**TO DO:** Quote verbatim every line from the line containing "pieces = [o" to the line containing "bpy.context.scene.collection.objects.link(empty)", inclusive of both, and no other line.

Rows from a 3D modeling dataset
_ _ _ _ _ _ _
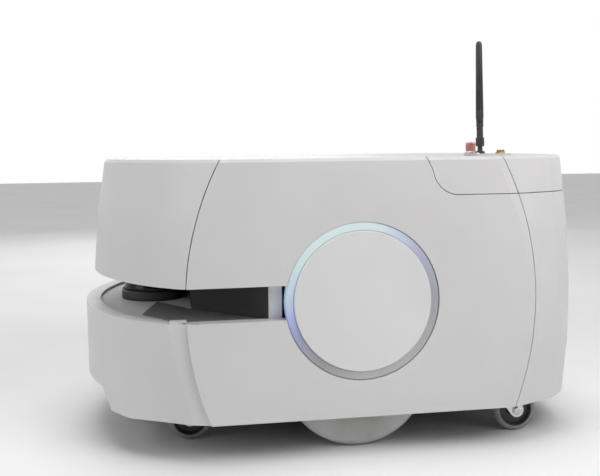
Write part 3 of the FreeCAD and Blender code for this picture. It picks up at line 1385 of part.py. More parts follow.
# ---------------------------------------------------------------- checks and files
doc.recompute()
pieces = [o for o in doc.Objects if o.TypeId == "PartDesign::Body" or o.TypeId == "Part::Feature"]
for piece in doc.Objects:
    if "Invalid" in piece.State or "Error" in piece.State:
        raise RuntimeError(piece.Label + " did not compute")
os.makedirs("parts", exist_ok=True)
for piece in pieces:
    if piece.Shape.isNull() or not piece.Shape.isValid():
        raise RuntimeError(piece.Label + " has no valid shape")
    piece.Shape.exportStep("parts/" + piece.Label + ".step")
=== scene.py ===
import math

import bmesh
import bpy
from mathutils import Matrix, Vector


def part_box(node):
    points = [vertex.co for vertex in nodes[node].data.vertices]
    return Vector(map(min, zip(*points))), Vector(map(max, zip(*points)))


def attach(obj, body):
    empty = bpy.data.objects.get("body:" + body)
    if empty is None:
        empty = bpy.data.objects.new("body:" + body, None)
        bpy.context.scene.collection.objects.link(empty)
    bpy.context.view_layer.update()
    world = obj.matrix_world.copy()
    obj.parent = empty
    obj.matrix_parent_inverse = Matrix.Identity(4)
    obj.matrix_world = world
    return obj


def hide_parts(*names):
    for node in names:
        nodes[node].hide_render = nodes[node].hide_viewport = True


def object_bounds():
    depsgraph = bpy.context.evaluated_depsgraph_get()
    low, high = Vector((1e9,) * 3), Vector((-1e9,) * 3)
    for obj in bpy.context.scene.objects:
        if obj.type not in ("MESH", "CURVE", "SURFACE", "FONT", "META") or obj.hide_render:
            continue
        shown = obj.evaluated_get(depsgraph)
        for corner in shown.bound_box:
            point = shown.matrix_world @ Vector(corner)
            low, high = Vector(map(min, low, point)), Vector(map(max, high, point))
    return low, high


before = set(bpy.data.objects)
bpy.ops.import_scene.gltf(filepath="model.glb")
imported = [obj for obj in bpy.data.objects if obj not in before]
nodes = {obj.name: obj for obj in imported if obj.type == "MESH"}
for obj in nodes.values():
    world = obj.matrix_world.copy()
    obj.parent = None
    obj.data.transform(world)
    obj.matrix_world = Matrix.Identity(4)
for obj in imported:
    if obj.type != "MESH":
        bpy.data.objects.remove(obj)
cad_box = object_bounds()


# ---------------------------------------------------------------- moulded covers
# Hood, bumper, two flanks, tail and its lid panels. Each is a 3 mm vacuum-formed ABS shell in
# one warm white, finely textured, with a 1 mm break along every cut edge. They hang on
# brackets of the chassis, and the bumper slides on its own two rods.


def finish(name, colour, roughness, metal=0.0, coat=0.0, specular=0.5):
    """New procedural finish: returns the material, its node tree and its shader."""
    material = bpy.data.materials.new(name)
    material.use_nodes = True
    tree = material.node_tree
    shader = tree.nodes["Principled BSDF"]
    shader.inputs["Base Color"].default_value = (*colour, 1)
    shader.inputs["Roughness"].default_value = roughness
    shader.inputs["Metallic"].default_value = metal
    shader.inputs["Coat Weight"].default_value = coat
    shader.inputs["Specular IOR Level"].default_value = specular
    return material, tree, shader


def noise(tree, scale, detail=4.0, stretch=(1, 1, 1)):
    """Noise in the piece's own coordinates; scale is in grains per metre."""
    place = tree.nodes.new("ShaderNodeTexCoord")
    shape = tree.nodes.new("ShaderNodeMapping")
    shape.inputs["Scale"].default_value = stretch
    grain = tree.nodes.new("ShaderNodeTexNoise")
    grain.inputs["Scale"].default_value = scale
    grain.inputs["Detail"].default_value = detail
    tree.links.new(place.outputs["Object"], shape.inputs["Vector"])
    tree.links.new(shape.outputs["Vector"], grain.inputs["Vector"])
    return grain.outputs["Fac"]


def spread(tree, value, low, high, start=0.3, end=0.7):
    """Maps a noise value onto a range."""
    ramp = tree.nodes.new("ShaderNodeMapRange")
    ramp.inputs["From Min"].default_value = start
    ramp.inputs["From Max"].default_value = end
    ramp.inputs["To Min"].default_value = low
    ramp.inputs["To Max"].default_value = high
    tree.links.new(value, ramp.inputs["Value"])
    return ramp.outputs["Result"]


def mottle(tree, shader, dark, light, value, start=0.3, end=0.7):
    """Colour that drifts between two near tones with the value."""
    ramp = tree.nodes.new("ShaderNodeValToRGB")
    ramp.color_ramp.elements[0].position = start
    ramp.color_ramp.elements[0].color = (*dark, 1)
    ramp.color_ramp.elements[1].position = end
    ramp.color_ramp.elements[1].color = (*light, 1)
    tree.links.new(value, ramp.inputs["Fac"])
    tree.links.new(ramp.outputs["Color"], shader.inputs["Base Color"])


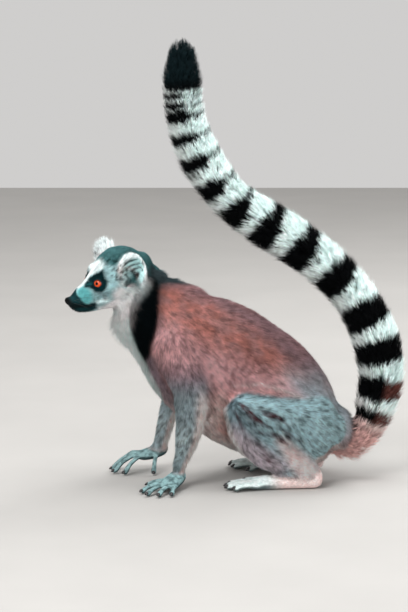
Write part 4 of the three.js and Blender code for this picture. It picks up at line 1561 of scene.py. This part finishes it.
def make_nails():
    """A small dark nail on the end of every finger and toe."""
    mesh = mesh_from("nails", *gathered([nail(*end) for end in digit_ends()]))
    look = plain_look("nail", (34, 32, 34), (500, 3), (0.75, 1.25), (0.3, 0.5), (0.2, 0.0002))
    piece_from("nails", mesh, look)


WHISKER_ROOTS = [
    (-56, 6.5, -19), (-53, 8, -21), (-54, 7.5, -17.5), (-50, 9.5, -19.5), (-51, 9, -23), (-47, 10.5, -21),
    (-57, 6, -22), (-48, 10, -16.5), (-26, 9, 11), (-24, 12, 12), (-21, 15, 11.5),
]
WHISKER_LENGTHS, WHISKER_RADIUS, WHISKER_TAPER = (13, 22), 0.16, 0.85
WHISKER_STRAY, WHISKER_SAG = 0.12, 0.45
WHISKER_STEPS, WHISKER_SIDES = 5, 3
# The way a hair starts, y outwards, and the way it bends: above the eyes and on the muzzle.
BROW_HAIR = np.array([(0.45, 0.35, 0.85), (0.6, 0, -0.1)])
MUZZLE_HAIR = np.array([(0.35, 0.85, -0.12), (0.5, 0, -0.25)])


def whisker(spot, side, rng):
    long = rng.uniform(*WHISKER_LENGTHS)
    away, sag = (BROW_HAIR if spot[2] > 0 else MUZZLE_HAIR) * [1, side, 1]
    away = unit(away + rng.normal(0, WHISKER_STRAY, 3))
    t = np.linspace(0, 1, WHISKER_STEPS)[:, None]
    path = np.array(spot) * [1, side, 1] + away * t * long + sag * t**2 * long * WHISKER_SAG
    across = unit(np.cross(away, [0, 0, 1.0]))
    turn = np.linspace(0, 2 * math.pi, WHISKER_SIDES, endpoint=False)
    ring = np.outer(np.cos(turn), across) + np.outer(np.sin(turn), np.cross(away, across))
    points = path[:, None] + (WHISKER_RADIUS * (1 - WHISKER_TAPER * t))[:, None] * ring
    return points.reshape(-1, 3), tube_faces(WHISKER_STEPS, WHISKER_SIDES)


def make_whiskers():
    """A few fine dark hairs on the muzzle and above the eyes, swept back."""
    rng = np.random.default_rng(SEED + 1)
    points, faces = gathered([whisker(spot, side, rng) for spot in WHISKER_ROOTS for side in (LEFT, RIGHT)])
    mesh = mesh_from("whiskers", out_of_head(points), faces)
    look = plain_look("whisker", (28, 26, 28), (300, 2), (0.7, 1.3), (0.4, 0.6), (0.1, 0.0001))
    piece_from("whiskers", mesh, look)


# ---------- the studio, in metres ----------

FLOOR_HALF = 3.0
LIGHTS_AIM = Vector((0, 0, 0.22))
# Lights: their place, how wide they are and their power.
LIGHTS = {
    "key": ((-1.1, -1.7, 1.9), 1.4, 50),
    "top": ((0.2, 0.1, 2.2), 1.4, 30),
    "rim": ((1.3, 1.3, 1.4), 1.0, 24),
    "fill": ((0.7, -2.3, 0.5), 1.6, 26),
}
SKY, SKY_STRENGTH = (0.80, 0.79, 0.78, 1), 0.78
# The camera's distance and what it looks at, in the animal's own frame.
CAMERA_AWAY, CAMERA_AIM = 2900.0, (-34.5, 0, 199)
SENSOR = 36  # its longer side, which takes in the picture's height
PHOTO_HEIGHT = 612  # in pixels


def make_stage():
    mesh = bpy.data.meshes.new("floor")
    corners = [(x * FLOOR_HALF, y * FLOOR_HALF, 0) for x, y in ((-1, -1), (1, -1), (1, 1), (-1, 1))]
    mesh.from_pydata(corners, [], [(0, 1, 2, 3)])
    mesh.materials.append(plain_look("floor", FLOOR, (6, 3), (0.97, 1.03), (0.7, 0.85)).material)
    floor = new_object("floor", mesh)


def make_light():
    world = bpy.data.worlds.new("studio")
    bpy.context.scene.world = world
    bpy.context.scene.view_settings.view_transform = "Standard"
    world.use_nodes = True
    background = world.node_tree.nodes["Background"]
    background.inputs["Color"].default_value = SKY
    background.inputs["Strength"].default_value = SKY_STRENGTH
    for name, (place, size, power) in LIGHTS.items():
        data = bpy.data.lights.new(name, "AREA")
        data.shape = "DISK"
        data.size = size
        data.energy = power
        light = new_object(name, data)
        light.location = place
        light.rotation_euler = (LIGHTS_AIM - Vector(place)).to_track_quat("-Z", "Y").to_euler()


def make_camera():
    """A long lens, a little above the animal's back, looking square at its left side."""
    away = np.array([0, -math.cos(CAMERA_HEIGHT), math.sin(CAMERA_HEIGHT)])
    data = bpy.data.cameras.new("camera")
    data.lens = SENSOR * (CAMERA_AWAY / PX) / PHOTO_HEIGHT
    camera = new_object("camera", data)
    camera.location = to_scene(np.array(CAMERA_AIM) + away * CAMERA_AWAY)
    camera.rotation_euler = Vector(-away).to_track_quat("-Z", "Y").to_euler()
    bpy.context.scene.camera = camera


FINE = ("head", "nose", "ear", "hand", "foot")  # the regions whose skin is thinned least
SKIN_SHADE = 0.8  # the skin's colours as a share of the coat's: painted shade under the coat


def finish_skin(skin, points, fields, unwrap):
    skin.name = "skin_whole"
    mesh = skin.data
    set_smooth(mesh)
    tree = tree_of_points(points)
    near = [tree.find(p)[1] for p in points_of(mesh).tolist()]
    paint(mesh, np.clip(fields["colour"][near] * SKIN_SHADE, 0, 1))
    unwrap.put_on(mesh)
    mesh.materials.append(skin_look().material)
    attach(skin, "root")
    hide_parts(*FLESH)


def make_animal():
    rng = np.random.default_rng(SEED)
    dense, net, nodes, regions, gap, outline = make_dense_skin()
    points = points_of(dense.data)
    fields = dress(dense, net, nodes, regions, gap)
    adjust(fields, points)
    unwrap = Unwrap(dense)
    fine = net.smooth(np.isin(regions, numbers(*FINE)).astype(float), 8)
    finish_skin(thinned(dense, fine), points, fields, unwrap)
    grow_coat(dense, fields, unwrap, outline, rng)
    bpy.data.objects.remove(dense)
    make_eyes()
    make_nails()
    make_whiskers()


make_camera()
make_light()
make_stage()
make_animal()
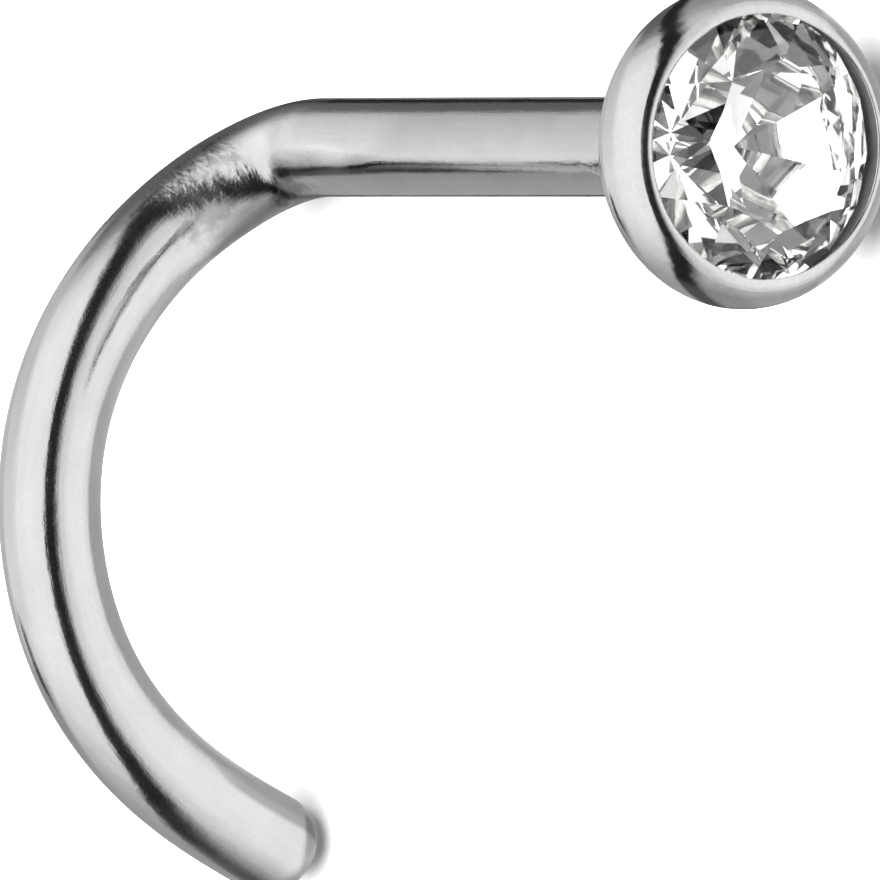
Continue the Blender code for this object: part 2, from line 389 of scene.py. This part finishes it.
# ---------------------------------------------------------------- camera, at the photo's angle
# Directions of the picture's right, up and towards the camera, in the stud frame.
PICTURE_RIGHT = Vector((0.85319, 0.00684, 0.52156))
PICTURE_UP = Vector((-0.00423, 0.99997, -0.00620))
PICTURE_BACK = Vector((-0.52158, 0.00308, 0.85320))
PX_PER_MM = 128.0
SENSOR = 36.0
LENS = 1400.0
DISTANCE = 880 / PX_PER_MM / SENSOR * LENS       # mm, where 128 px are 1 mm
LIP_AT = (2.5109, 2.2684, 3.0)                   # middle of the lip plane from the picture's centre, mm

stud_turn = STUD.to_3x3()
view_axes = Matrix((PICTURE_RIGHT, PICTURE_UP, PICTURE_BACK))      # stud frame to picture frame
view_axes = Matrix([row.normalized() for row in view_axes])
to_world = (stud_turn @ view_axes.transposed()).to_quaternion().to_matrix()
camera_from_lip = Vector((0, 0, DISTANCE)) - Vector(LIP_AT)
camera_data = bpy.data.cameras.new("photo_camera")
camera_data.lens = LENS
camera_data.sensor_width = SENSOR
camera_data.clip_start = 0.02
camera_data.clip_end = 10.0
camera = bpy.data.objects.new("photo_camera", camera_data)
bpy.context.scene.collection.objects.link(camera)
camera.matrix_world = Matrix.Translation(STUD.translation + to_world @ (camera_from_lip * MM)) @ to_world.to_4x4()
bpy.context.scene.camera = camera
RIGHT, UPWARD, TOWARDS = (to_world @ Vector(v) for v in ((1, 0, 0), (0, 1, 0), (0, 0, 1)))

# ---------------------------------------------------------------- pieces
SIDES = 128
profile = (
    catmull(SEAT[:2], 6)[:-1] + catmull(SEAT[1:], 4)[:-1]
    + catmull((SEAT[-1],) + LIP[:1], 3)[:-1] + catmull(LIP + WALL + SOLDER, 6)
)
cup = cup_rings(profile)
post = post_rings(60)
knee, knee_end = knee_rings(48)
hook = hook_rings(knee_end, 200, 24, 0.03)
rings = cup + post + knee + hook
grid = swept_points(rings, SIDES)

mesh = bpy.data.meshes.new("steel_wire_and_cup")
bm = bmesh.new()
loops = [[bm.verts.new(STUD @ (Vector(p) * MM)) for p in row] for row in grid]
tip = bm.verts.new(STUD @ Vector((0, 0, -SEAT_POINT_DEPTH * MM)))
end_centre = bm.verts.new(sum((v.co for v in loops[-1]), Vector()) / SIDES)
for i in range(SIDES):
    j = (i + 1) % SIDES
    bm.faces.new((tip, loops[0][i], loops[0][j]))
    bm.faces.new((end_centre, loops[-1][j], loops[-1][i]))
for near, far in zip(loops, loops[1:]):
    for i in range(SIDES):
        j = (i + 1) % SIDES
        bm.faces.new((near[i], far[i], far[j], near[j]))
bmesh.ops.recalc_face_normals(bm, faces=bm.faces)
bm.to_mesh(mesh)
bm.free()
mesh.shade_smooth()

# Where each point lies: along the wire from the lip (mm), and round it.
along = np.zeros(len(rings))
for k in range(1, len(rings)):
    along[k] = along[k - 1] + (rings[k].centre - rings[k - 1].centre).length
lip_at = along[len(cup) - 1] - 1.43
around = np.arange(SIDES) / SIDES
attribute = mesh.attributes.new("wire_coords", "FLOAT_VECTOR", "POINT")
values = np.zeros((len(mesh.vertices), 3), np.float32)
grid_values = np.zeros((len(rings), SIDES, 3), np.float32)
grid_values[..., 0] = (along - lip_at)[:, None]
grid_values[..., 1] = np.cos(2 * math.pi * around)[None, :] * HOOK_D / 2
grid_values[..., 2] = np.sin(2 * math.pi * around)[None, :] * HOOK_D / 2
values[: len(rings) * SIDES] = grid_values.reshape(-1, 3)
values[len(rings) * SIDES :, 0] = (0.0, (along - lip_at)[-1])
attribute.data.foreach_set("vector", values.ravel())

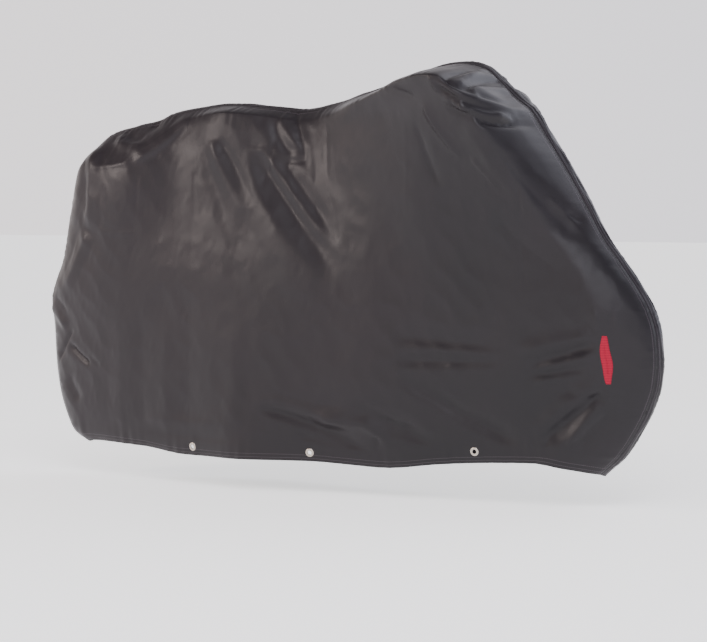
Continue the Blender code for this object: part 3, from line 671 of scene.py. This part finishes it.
_ _ _ _ _ _ _
**WORKED SOLUTION:**
pieces = [o for o in doc.Objects if o.TypeId == "PartDesign::Body" or o.TypeId == "Part::Feature"]
for piece in doc.Objects:
    if "Invalid" in piece.State or "Error" in piece.State:
        raise RuntimeError(piece.Label + " did not compute")
os.makedirs("parts", exist_ok=True)
for piece in pieces:
    if piece.Shape.isNull() or not piece.Shape.isValid():
        raise RuntimeError(piece.Label + " has no valid shape")
    piece.Shape.exportStep("parts/" + piece.Label + ".step")
=== scene.py ===
import math

import bmesh
import bpy
from mathutils import Matrix, Vector


def part_box(node):
    points = [vertex.co for vertex in nodes[node].data.vertices]
    return Vector(map(min, zip(*points))), Vector(map(max, zip(*points)))


def attach(obj, body):
    empty = bpy.data.objects.get("body:" + body)
    if empty is None:
        empty = bpy.data.objects.new("body:" + body, None)
        bpy.context.scene.collection.objects.link(empty)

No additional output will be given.